What's the Difference Between These Two Certifications?

ISO 27001 and SOC 2 Type II work together but serve different purposes in the vendor evaluation process. ISO 27001 establishes the governance blueprint, covering the policies, risk management processes, and controls that define how an organization systematically protects its information assets. SOC 2 Type II then provides the audited evidence that those controls actually work, measured continuously over a 3 to 12 month observation period rather than a single point-in-time assessment.

For regulated institutions, this combination answers the due diligence requirements they apply to any third-party vendor. Banks, asset managers, and payment processors moving on-chain apply the same third-party risk management process they use for cloud providers or payment processors. Guidance from regulators like the Office of the Comptroller of the Currency (OCC) and the Securities and Exchange Commission (SEC) explicitly requires institutions to assess the security posture of third-party providers before onboarding them, and infrastructure without recognized certifications rarely makes it past that initial screen.

  • ISO 27001 Purpose: Establishes a formal Information Security Management System covering how risks are identified, treated, and monitored across the entire business, verified through a two-stage audit process.
  • SOC 2 Type II Purpose: Provides independent auditor verification that security controls hold up under real operating conditions over months, not just on a single review date.
  • Regulatory Requirement: Stablecoin issuers and tokenized asset platforms operating under Markets in Crypto-Assets Regulation (MiCA) or state money transmitter licenses need auditable proof that their node infrastructure meets the same security bar their own compliance teams are held to.

Why Is Blockchain Infrastructure Different From Regular Cloud Services?

Earning a security certification for blockchain node infrastructure is not the same as earning one for a typical Software-as-a-Service (SaaS) product. The attack surface is different, the uptime requirements are more unforgiving, and the assets being protected carry consequences that extend to protocol-level penalties and network instability.

Validator nodes, Remote Procedure Call (RPC) endpoints, and consensus data require specialized security controls that go beyond standard vendor frameworks. For example, validator key protection uses hardware security modules to handle cryptographic operations directly, keeping private key material from ever being exposed in software memory where it could be extracted or copied. Availability is a protocol-level concern, not just a service quality one, because nodes need to maintain continuous participation in network consensus.

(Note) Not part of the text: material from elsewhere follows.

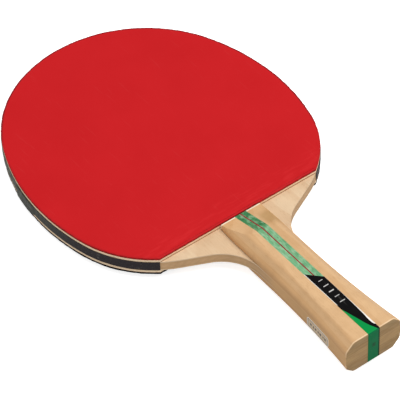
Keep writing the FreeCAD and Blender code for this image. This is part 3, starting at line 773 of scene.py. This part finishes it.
def cut_sheet(name, levels, unevenness, nick_depth, seed, material, down):
    """A sheet cut by hand along the blade: levels are (height, how far it stands back).

    unevenness is how far the cut wanders inwards, and nick_depth how deep its small tears
    are at the first level; they fade towards the last. down turns the sheet over.
    """
    dice = random.Random(seed)
    normals = outward(CUT_LINE, closed=True)
    nicks = [0.0] * len(CUT_LINE)
    for _ in range(len(CUT_LINE) // NICK_SPACING):
        middle, reach = dice.randrange(len(CUT_LINE)), dice.randint(1, 2)
        for k in range(-reach, reach + 1):
            spot = (middle + k) % len(nicks)
            nicks[spot] = max(nicks[spot], dice.uniform(0.3, 1.0) * nick_depth)
    shell = bmesh.new()
    rings = []
    for number, (height, back) in enumerate(levels):
        ring = []
        fade = 1 - number / max(len(levels) - 1, 1)
        for i, (point, normal) in enumerate(zip(CUT_LINE, normals)):
            shake = waver(i * CUT_STEP, seed, 900) * 0.6 + waver(i * CUT_STEP, seed + 3, 160)
            inset = back + unevenness * (0.5 + 0.5 * shake) + nicks[i] * fade
            spot = point - normal * inset
            z = -height if down else height
            ring.append(shell.verts.new((spot.x, spot.y, z)))
        rings.append(ring)
    join_rings(shell, rings)
    shell.faces.new(reversed(rings[0]))
    shell.faces.new(rings[-1])
    made = finished(name, shell, material)
    for face in made.data.polygons:
        face.use_smooth = len(face.vertices) == 4
    return made


# ---------------------------------------------------------------- the rubbers

def pip_field_tree():
    """Rows of pips on a three-way lattice inside an outline, cut flush at its edge."""
    tree = bpy.data.node_groups.new("pip_field", "GeometryNodeTree")
    sockets = tree.interface
    sockets.new_socket("Outline", in_out="INPUT", socket_type="NodeSocketGeometry")
    for name, kind in (("Pitch", "Float"), ("Radius", "Float"), ("Height", "Float"),
                       ("Columns", "Int"), ("Rows", "Int"), ("Seed", "Int"),
                       ("Rubber", "Material")):
        sockets.new_socket(name, in_out="INPUT", socket_type="NodeSocket" + kind)
    sockets.new_socket("Pips", in_out="OUTPUT", socket_type="NodeSocketGeometry")
    given = tree.nodes.new("NodeGroupInput").outputs

    def vector(operation, *values):
        """The result of one vector maths node."""
        made = add(tree, "ShaderNodeVectorMath", dict(enumerate(values)), operation=operation)
        return made.outputs["Value"] if operation == "DOT_PRODUCT" else made.outputs[0]

    def whole(count, step):
        """The length of a row with that many points."""
        return calc(tree, "MULTIPLY", calc(tree, "SUBTRACT", count, 1.0), step)

    row_step = calc(tree, "MULTIPLY", given["Pitch"], math.sqrt(3) / 2)
    grid = add(tree, "GeometryNodeMeshGrid", {
        "Size X": whole(given["Columns"], given["Pitch"]),
        "Size Y": whole(given["Rows"], row_step),
        "Vertices X": given["Columns"], "Vertices Y": given["Rows"],
    })
    box = add(tree, "GeometryNodeBoundBox", {"Geometry": given["Outline"]})
    centre = vector("SCALE", vector("ADD", box.outputs["Min"], box.outputs["Max"]))
    centre.node.inputs["Scale"].default_value = 0.5
    index = add(tree, "GeometryNodeInputIndex").outputs[0]
    odd = calc(tree, "FLOORED_MODULO", calc(tree, "FLOORED_MODULO", index, given["Rows"]), 2.0)
    shift = calc(tree, "MULTIPLY", odd, calc(tree, "MULTIPLY", given["Pitch"], 0.5))
    step = add(tree, "ShaderNodeCombineXYZ", {"X": shift}).outputs[0]
    lattice = add(tree, "GeometryNodeSetPosition", {
        "Geometry": grid.outputs["Mesh"], "Offset": vector("ADD", centre, step),
    }).outputs[0]

    here = add(tree, "GeometryNodeInputPosition").outputs[0]
    near = add(tree, "GeometryNodeProximity", {0: given["Outline"]}, target_element="EDGES")
    flat = (1, 1, 0)
    past = vector("MULTIPLY", vector("SUBTRACT", here, near.outputs["Position"]), flat)
    out = vector("MULTIPLY", vector("SUBTRACT", near.outputs["Position"], centre), flat)
    outside = calc(tree, "GREATER_THAN", vector("DOT_PRODUCT", past, out), 0.0)
    far = calc(tree, "GREATER_THAN", near.outputs["Distance"],
               calc(tree, "MULTIPLY", given["Radius"], 0.75))
    kept = add(tree, "GeometryNodeDeleteGeometry", {
        "Geometry": lattice, "Selection": calc(tree, "MULTIPLY", outside, far),
    }).outputs[0]
    pip = add(tree, "GeometryNodeMeshCone", {
        "Vertices": 8, "Radius Top": given["Radius"],
        "Radius Bottom": calc(tree, "MULTIPLY", given["Radius"], 0.88),
        "Depth": given["Height"],
    })
    spin = add(tree, "FunctionNodeRandomValue", {"Seed": given["Seed"]}, data_type="FLOAT")
    spin.inputs[2].default_value = 0.0
    spin.inputs[3].default_value = 0.7
    turn = add(tree, "ShaderNodeCombineXYZ", {"Z": spin.outputs[1]}).outputs[0]
    rows = add(tree, "GeometryNodeInstanceOnPoints", {
        "Points": kept, "Instance": pip.outputs["Mesh"], "Rotation": turn,
    }).outputs[0]
    solid = add(tree, "GeometryNodeRealizeInstances", {"Geometry": rows}).outputs[0]
    level = add(tree, "ShaderNodeSeparateXYZ", {"Vector": here}).outputs["Z"]
    edge = add(tree, "ShaderNodeSeparateXYZ", {"Vector": near.outputs["Position"]}).outputs
    flush = add(tree, "ShaderNodeCombineXYZ", {"X": edge["X"], "Y": edge["Y"], "Z": level})
    trimmed = add(tree, "GeometryNodeSetPosition", {
        "Geometry": solid, "Selection": outside, "Position": flush.outputs[0],
    }).outputs[0]
    painted = add(tree, "GeometryNodeSetMaterial", {
        "Geometry": trimmed, "Material": given["Rubber"],
    }).outputs[0]
    feed(tree, tree.nodes.new("NodeGroupOutput").inputs["Pips"], painted)
    return tree


PIP_FIELD = pip_field_tree()


def grown(name, carrier, tree, sizes):
    """The plain mesh that a Geometry Nodes tree makes from a carrier, as a new object."""
    modifier = carrier.modifiers.new(tree.name, "NODES")
    modifier.node_group = tree
    for socket in tree.interface.items_tree:
        if socket.name in sizes:
            modifier[socket.identifier] = sizes[socket.name]
    ready = carrier.evaluated_get(bpy.context.evaluated_depsgraph_get())
    mesh = bpy.data.meshes.new_from_object(ready)
    carrier.modifiers.remove(modifier)
    mesh.name = name
    made = bpy.data.objects.new(name, mesh)
    bpy.context.scene.collection.objects.link(made)
    return made


def lay_pips(name, down, material, seed):
    """The pips of one rubber, between its sponge and its skin, cut flush with the edge."""
    height = SHEET_LOW.z + PIP_HEIGHT / 2
    shell = bmesh.new()
    level = -height if down else height
    normals = outward(CUT_LINE, closed=True)
    back = 0.06 * MM
    ring = [shell.verts.new((*(p - n * back), level)) for p, n in zip(CUT_LINE, normals)]
    shell.faces.new(ring)
    carrier = finished(name + "_outline", shell, material)
    wide = (SHEET_HIGH.x - SHEET_LOW.x) / PIP_PITCH
    tall = (SHEET_HIGH.y - SHEET_LOW.y) / PIP_PITCH / (math.sqrt(3) / 2)
    spare = 3
    sunk = 0.04 * MM
    made = grown(name, carrier, PIP_FIELD, {
        "Pitch": PIP_PITCH, "Radius": PIP_RADIUS, "Height": PIP_HEIGHT + sunk,
        "Columns": math.ceil(wide) + spare, "Rows": math.ceil(tall) + spare, "Seed": seed,
        "Rubber": material,
    })
    bpy.data.objects.remove(carrier)
    return made


def cut_edge(low, foot, high, rim):
    """Levels of a cut edge in metres: foot is measured up from low, rim down from high."""
    return (
        [(low + height * MM, back * MM) for height, back in foot]
        + [(high - drop * MM, back * MM) for drop, back in rim]
    )


def make_rubber(side, slot_name, down, seed):
    """Sponge, pips and skin on one face of the blade."""
    sponge = cut_sheet(
        side + "_sponge_sheet",
        cut_edge(SPONGE_LOW.z, SPONGE_FOOT, SPONGE_HIGH.z, SPONGE_RIM),
        unevenness=0.12 * MM, nick_depth=0.08 * MM, seed=seed,
        material=FINISHES["sponge"], down=down,
    )
    skin = cut_sheet(
        side + "_rubber_skin",
        cut_edge(SHEET_LOW.z + PIP_HEIGHT, SKIN_FOOT, RUBBER_TOP, SKIN_RIM),
        unevenness=0.12 * MM, nick_depth=0.25 * MM, seed=seed + 1,
        material=FINISHES[slot_name], down=down,
    )
    pips = lay_pips(side + "_rubber_pips", down, FINISHES[slot_name], seed + 2)
    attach(sponge, BODY)
    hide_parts(side + "_sponge")
    for piece in (skin, pips):
        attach(piece, BODY)
    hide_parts(side + "_topsheet")


make_rubber("forehand", "red_rubber", down=False, seed=11)
make_rubber("backhand", "black_rubber", down=True, seed=41)


# ---------------------------------------------------------------- the edge tape

def band_strip(shell, points, normals, inner, outer, low, high):
    """A closed strip along points; inner, outer, low and high give its section at a step."""
    rings = []
    soft = 0.05 * MM
    for i, (point, normal) in enumerate(zip(points, normals)):
        near, far, foot, top = inner(i), outer(i), low(i), high(i)
        section = (
            (near, foot), (far - soft, foot), (far, foot + soft), (far, (foot + top) / 2),
            (far, top - soft), (far - soft, top), (near, top),
        )
        rings.append([
            shell.verts.new((*(point + normal * off), height)) for off, height in section
        ])
    join_rings(shell, rings)
    shell.faces.new(rings[0])
    shell.faces.new(reversed(rings[-1]))


def wrap_tape():
    """Tape round the head, its two edges a little wavy, with a lapped joint on the left.

    The lap is a second strip over the first. It lifts off and hangs lower, steeply at one
    end and in a long slant at the other.
    """
    normals = outward(AROUND, closed=False)
    film = TAPE_HIGH.x - SHEET_HIGH.x
    face = TAPE_HIGH.z

    def wave(i, seed, size, pace=55):
        """A wander of that size at step i."""
        return size * waver(i * CUT_STEP, seed, pace)

    shell = bmesh.new()
    band_strip(
        shell, AROUND, normals,
        lambda i: 0.0,
        lambda i: film + wave(i, 5, 0.05 * MM, 240),
        lambda i: -face + 0.28 * MM + wave(i, 6, 0.12 * MM),
        lambda i: face - 0.12 * MM + wave(i, 7, 0.12 * MM),
    )
    tape_band = finished("edge_tape_band", shell, FINISHES["tape"])
    half = len(AROUND) // 2
    lap = [i for i in range(half, len(AROUND)) if LAP_FOOT_Y < AROUND[i].y < LAP_TOP_Y]
    swell = [
        min(1.0, 0.25 + k * CUT_STEP / (1.5 * MM), (len(lap) - 1 - k) * CUT_STEP / (5 * MM))
        for k in range(len(lap))
    ]
    shell = bmesh.new()
    band_strip(
        shell, [AROUND[i] for i in lap], [normals[i] for i in lap],
        lambda k: film + 0.06 * MM,
        lambda k: film + 0.12 * MM + (film + 0.1 * MM) * swell[k],
        lambda k: -face + 0.1 * MM - LAP_DROP * swell[k],
        lambda k: face - 0.25 * MM,
    )
    lap_piece = finished("edge_tape_lap", shell, FINISHES["tape"])
    for piece in (tape_band, lap_piece):
        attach(piece, BODY)
    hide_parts("edge_tape")


wrap_tape()


# ---------------------------------------------------------------- camera, floor and light

def place_camera():
    """A long lens, high beyond the butt and to its left."""
    data = bpy.data.cameras.new("camera")
    data.sensor_width = 36.0
    data.lens = 232.89
    data.clip_end = 20.0
    camera = bpy.data.objects.new("camera", data)
    bpy.context.scene.collection.objects.link(camera)
    camera.location = (-0.51865, -0.730085, 0.92317)
    camera.rotation_euler = [math.radians(turn) for turn in (43.9391, 1.8768, -37.0509)]
    bpy.context.scene.camera = camera


def lay_floor():
    """Pale table that the paddle rests on, at the handle's crest and the tip of the rubber.

    It glows a little where the camera sees it, so that it is white, and is a plain pale
    surface to the light that it sends back.
    """
    rise = (SCALE_TOP - RUBBER_TOP) / (SHEET_HIGH.y - RAMP_CREST)
    bpy.ops.mesh.primitive_plane_add(size=8.0)
    floor = bpy.context.object
    floor.name = "floor"
    middle = (RAMP_CREST + SHEET_HIGH.y) / 2
    floor.location = (0, middle, -(SCALE_TOP + RUBBER_TOP) / 2)
    floor.rotation_euler = (math.atan(rise), 0, 0)
    material = bpy.data.materials.new("pale_table")
    material.use_nodes = True
    tree = material.node_tree
    shader = tree.nodes["Principled BSDF"]
    point = add(tree, "ShaderNodeTexCoord").outputs["Object"]
    grain = speckle(tree, point, 300.0, 2.0)
    feed(tree, shader.inputs["Base Color"], mix(tree, grain, (0.9, 0.9, 0.9, 1),
                                                (0.93, 0.93, 0.93, 1)))
    shader.inputs["Roughness"].default_value = 0.9
    shader.inputs["Specular IOR Level"].default_value = 0.0
    shader.inputs["Emission Color"].default_value = (1, 1, 1, 1)
    shader.inputs["Emission Strength"].default_value = 0.75
    bounce = add(tree, "ShaderNodeBsdfDiffuse", {"Color": (0.6, 0.6, 0.6, 1)})
    seen = add(tree, "ShaderNodeLightPath").outputs["Is Camera Ray"]
    both = add(tree, "ShaderNodeMixShader", {0: seen, 1: bounce.outputs[0],
                                             2: shader.outputs[0]})
    feed(tree, tree.nodes["Material Output"].inputs["Surface"], both.outputs[0])
    floor.data.materials.append(material)


def soft_box(name, spot, size, power):
    """A square soft light at that spot, aimed at the middle of the paddle."""
    data = bpy.data.lights.new(name, "AREA")
    data.size = size
    data.energy = power
    lamp = bpy.data.objects.new(name, data)
    bpy.context.scene.collection.objects.link(lamp)
    lamp.location = spot
    lamp.rotation_euler = (-Vector(spot)).to_track_quat("-Z", "Y").to_euler()


def light_room(fill):
    """An even white room, seen as pure white but lighting only at fill, and one soft key."""
    world = bpy.data.worlds.new("studio")
    world.use_nodes = True
    tree = world.node_tree
    sky = tree.nodes["Background"]
    sky.inputs["Color"].default_value = (1.0, 1.0, 1.0, 1.0)
    seen = add(tree, "ShaderNodeLightPath").outputs["Is Camera Ray"]
    feed(tree, sky.inputs["Strength"], calc(tree, "MULTIPLY_ADD", seen, 1.0 - fill, fill))
    bpy.context.scene.world = world
    soft_box("key", (0.32, -0.34, 1.35), size=1.2, power=15.0)


place_camera()
lay_floor()
light_room(fill=0.58)
bpy.context.scene.view_settings.view_transform = "Standard"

Change management in blockchain infrastructure also diverges significantly from conventional software. Protocol client updates to Geth, Erigon, or Reth carry real risk because a faulty update can cause a node to fall out of consensus entirely. Testing in isolated environments before deployment, combined with multi-signature code approvals requiring sign-off from multiple engineers, creates an auditable trail that gives SOC 2 auditors something concrete to evaluate.

How Do Infrastructure Providers Protect Against Blockchain-Specific Attacks?

Certified controls cover the baseline security requirements, but they do not automatically address the attack vectors specific to blockchain infrastructure, where the consequences of a security failure extend beyond data exposure to protocol-level penalties and network disruption.

Double-signing represents one of the more severe risks for validator operators. During a network split, a misconfigured validator can end up signing blocks on two competing forks at once, an infraction most proof-of-stake protocols punish automatically through slashing, cutting into staked assets without any manual intervention required. Real-time consensus monitoring is what prevents it, flagging duplicate key activity the moment it appears and shutting down the secondary node before it gets the chance to sign.

At the RPC layer, Layer-7 exploits and mempool-clogging attacks require a different defensive posture. Infrastructure providers implement a combination of tier 3 data center infrastructure, rate-limiting policies that cut off abusive request patterns, and automated traffic scrubbing that filters malicious payloads before they reach the node. Data protection covers the full lifecycle, with RPC history and blockchain data moving over TLS-encrypted channels and AES-256 encryption applied at rest, ensuring that whether data is in transit or stored, it is not accessible in plaintext at any point in the stack.

Steps to Understanding Enterprise Blockchain Infrastructure Requirements

  • Access Control Layer: Multi-factor authentication and role-based access controls restrict who can interact with critical systems, while hardware security modules protect validator keys from software-based extraction or copying.
  • Availability and Resilience: Geo-distributed clusters remove single points of failure across regions while automated self-healing scripts handle node recovery without waiting for manual intervention, ensuring continuous network participation.
  • Encryption and Data Protection: TLS encryption protects data in transit, AES-256 encryption secures data at rest, and real-time consensus monitoring prevents double-signing infractions that could trigger protocol-level slashing penalties.
  • Change Management Auditing: Multi-signature code approvals requiring sign-off from multiple engineers create an auditable trail for protocol client updates, preventing faulty deployments that could cause nodes to fall out of consensus.

The push for certified blockchain infrastructure is not coming from the crypto-native side of the market. It is coming from institutions that have spent decades operating under regulatory frameworks that treat vendor risk as their own risk, and they are bringing that same scrutiny to Web3.

For regulated financial institutions and custodians, third-party infrastructure providers sit inside the same vendor due diligence process as any cloud provider or payment processor. Before a contract clears internal security review, the provider typically needs to demonstrate recognized certifications. In practice, the two that come up most consistently are SOC 2 Type II and ISO 27001, since they map directly onto the control categories these institutions already audit internally across access management, incident response, availability, and data integrity.

The result is that certification has become a baseline requirement in enterprise procurement, not a differentiator. Providers without it are not evaluated on their merits; they are filtered out before that conversation starts. There is a broader shift visible in what enterprises are asking for when they request ISO 27001 and SOC 2 Type II from blockchain infrastructure providers. It is not really about the certifications themselves. It is about whether the infrastructure layer can absorb the compliance burden that regulated institutions carry, so they do not have to reconstruct it themselves every time they want to connect to a new network.